Thursday, March 15, 2018

"Thoughts and prayers" for social problems

Christopher Stroop takes a look at the image of Billy Graham the Moderate in (appropriately? ironically?) Playboy, In Billy We Trust? How "America's Pastor" Birthed Our New Theocratic Wave 02/23/2018. Stroop describes himself in this article as part of the "the ex-evangelical community." His article has a tone of a convert away from a cause that he experienced as harmful. But he has real insight into fundamentalist culture, and is careful with facts.

He reminds us of what a large role Graham played in building the conservative version of the Cold War outlook, which had a heavy religious component. Although distinguishing the conservative from the liberal version would be a challenging undertaking. The liberal Cold Warriors had their own Christian theologian, Reinhold Niebuhr, who actually had some important practical perspectives in his foreign policy vision known as Christian realism. Although Niebuhr own view of Soviet Communism was highly ideological, too.

Stroop also talks about how Billy Graham's public religiosity affected the contemporary versions of his son Franklin and of former alleged moderate Rick Warren. And he argues, "Radically conservative, mostly white evangelicals like Rick Warren and Franklin Graham are largely responsible for America being stuck with a thrice-married brash billionaire who brags about sexual assault as president."

I like Stroop's description of I've started to call the conservative evangelical "thoughts and prayers" position on social problems they don't want solved:
In a famous 1958 sermon, “What’s Wrong with the World?”, Billy Graham lamented that America had “rejected God’s simple program ... We’re not really living for Christ.” He insisted that “The race problem is a symptom. War is a symptom. Crime is a symptom.” A symptom of what? “Sin,” according to Graham, the “disease” inherent in “man’s nature.” In the same sermon, Graham decried the United Nations for not opening its meetings in prayer. His actions in respect to race were also in line with this way of thinking. While Graham did indeed bail Martin Luther King, Jr. out of jail, he also opposed King’s calls for civil disobedience.

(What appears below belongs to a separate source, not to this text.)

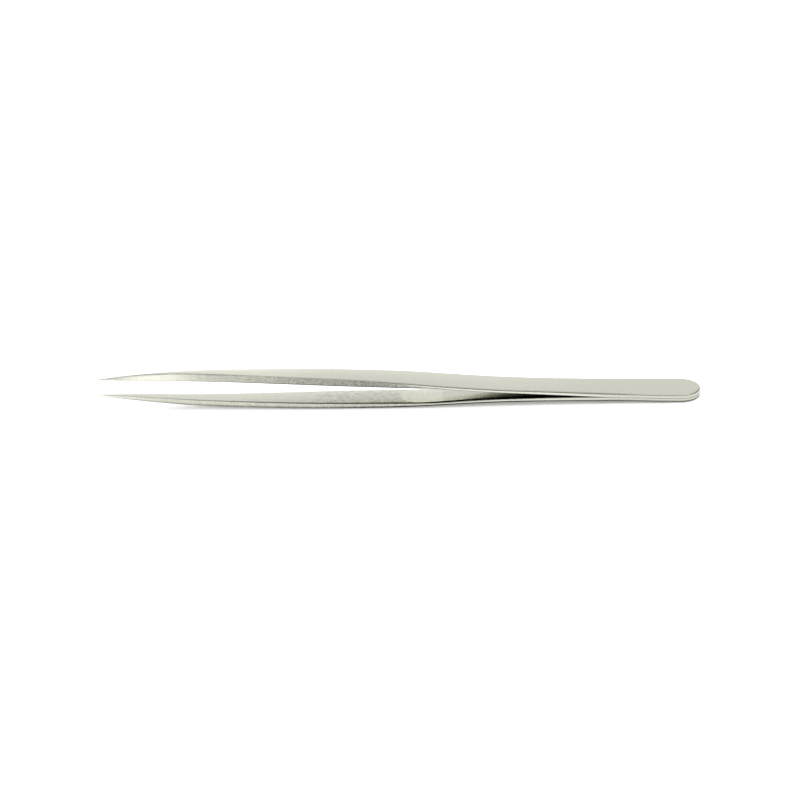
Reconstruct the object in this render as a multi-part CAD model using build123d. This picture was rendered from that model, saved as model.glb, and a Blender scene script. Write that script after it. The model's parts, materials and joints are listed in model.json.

Billy Graham never moved past this ideology. In 2012, for example, he wrote, “the farther we get from God, the more the world spirals out of control.” And how exactly had America moved away from God? Broadly, by embracing “the idolatry of worshiping false gods such as technology and sex,” and more specifically by limiting the ability of police chaplains in some locales to pray in Jesus’s name. Oh and, of course, abortion. Since the late 1970s, it’s always abortion.